YOUR TASK
In the data below, find every line that has the string "down", and copy it.

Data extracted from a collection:
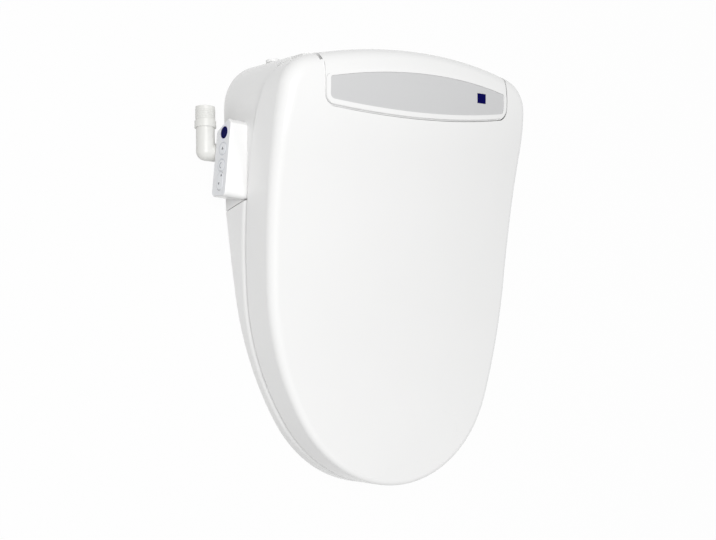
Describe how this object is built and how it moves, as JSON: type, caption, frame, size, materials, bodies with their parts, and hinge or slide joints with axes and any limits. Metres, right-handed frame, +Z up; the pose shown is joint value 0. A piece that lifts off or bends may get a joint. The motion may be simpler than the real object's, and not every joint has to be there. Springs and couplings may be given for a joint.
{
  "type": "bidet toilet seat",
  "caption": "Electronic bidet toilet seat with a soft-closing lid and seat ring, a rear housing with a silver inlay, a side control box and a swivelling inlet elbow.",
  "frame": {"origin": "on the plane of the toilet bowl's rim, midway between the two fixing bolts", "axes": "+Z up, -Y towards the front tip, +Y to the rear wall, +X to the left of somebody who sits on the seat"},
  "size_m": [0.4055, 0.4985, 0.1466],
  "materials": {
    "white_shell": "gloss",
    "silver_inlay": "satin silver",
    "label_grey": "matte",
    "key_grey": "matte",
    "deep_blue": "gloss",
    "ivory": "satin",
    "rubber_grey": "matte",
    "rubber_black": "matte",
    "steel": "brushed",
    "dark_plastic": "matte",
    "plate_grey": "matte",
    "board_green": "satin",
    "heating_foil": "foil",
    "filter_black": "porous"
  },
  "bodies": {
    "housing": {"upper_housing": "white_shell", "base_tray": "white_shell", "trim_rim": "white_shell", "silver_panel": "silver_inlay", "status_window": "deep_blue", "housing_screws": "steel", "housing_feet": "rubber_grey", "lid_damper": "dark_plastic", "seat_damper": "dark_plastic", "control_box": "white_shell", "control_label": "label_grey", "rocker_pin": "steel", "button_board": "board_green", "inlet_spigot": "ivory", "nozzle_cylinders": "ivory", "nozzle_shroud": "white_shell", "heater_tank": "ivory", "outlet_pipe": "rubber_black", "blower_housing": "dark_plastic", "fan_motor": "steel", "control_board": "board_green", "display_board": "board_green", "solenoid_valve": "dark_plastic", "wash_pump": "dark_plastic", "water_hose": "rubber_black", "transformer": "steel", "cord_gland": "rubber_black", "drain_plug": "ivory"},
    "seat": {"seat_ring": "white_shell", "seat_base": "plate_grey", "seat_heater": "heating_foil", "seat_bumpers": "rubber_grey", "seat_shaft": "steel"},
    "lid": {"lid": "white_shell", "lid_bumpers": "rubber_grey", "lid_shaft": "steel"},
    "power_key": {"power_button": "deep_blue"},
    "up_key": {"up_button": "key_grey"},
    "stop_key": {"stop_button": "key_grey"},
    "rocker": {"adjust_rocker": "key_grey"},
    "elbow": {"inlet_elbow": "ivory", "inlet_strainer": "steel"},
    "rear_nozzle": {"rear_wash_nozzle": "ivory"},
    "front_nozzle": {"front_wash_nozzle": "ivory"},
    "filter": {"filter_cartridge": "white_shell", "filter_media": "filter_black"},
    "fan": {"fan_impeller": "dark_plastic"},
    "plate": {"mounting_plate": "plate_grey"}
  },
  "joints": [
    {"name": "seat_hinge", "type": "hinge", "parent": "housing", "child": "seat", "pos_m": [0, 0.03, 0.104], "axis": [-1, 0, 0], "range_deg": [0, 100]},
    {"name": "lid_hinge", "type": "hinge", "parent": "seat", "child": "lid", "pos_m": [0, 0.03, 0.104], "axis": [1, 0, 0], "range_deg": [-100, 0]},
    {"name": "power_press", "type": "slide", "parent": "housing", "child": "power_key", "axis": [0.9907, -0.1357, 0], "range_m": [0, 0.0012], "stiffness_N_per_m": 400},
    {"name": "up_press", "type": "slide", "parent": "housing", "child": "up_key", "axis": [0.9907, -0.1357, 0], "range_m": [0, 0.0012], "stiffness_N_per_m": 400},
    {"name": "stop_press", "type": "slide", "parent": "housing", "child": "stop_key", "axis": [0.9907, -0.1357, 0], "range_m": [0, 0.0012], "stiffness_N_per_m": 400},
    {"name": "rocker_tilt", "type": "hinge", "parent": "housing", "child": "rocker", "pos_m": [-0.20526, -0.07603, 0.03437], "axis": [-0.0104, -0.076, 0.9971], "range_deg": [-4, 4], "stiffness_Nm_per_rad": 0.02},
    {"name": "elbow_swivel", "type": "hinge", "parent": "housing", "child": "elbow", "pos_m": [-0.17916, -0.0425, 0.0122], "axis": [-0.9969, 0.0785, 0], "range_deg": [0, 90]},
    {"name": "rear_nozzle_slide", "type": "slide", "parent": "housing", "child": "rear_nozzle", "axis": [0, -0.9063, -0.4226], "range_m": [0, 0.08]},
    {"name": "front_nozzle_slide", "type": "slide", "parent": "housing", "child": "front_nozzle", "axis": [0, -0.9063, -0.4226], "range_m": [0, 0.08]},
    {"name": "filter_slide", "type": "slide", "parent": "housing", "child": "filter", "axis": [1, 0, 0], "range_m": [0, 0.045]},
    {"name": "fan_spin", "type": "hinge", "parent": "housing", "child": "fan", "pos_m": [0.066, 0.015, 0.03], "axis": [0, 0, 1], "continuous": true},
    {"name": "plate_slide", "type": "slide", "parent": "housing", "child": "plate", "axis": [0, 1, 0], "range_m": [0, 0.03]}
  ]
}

---

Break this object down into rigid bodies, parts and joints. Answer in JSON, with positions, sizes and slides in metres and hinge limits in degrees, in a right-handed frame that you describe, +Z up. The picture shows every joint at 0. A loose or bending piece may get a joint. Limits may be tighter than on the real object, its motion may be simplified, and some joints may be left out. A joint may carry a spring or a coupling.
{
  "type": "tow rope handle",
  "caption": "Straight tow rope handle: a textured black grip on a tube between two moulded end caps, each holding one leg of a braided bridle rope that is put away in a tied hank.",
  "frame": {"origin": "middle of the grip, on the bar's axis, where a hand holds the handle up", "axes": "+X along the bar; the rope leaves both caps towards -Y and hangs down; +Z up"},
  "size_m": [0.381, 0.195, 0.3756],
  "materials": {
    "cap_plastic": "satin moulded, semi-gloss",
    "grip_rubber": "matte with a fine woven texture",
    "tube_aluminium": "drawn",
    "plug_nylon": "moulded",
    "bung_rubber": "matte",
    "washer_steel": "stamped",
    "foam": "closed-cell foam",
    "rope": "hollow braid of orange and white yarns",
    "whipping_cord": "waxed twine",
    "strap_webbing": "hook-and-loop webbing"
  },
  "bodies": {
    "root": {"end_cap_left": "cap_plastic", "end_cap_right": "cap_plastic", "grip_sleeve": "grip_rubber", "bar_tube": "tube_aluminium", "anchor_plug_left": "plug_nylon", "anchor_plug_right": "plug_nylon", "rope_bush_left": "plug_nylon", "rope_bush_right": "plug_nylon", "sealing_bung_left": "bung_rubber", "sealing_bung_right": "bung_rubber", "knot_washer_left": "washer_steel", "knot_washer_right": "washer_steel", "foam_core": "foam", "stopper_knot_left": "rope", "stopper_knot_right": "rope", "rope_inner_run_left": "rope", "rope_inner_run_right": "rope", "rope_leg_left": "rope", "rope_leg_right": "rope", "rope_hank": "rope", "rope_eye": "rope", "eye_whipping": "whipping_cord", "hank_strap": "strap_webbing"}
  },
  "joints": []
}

...

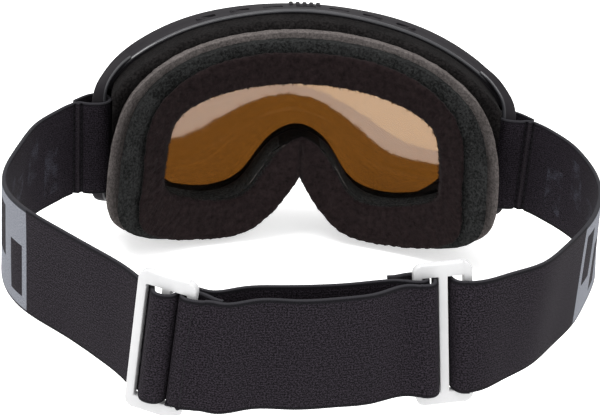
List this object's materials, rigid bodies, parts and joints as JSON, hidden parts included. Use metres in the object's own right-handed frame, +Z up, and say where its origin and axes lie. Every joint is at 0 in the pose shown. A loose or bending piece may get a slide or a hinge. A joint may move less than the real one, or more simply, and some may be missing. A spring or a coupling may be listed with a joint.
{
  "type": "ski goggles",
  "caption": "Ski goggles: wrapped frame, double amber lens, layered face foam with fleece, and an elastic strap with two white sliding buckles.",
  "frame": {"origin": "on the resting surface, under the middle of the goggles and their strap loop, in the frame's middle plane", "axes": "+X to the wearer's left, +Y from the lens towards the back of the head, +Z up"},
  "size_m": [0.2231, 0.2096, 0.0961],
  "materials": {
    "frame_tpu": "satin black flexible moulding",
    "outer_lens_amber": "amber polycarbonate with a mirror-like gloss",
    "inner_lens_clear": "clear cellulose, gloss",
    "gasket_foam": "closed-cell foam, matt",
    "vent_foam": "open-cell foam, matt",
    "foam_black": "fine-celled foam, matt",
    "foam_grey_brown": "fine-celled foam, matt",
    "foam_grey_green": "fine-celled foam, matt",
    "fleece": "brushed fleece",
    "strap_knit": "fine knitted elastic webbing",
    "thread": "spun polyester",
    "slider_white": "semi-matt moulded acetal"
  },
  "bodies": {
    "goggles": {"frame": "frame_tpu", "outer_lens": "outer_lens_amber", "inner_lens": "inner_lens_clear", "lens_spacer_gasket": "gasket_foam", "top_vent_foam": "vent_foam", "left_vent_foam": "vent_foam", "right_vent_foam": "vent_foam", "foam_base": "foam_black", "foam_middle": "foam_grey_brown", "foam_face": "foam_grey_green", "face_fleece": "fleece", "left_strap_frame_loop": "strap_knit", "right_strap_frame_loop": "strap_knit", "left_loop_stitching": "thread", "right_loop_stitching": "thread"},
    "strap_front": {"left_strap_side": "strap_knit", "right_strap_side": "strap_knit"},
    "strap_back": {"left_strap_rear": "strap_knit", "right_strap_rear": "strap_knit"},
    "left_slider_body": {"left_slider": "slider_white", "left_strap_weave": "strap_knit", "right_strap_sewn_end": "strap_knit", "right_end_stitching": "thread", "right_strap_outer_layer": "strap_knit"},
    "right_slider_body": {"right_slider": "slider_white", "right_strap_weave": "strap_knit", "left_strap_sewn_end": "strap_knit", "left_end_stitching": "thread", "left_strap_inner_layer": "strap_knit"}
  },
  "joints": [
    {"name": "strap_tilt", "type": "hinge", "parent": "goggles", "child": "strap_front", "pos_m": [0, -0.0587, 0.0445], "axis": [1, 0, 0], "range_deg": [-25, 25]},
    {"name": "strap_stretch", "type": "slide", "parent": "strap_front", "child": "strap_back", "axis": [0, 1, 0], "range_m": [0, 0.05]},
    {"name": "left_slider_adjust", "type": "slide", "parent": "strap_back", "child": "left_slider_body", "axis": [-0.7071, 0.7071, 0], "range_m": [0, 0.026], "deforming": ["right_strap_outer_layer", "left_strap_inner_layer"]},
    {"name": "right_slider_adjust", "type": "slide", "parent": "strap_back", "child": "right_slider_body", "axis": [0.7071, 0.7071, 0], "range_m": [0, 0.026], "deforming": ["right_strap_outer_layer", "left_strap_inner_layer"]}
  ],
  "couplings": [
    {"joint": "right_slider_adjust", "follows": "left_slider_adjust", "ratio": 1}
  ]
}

TASK ANSWER
Break this object down into rigid bodies, parts and joints. Answer in JSON, with positions, sizes and slides in metres and hinge limits in degrees, in a right-handed frame that you describe, +Z up. The picture shows every joint at 0. A loose or bending piece may get a joint. Limits may be tighter than on the real object, its motion may be simplified, and some joints may be left out. A joint may carry a spring or a coupling.
  "frame": {"origin": "middle of the grip, on the bar's axis, where a hand holds the handle up", "axes": "+X along the bar; the rope leaves both caps towards -Y and hangs down; +Z up"},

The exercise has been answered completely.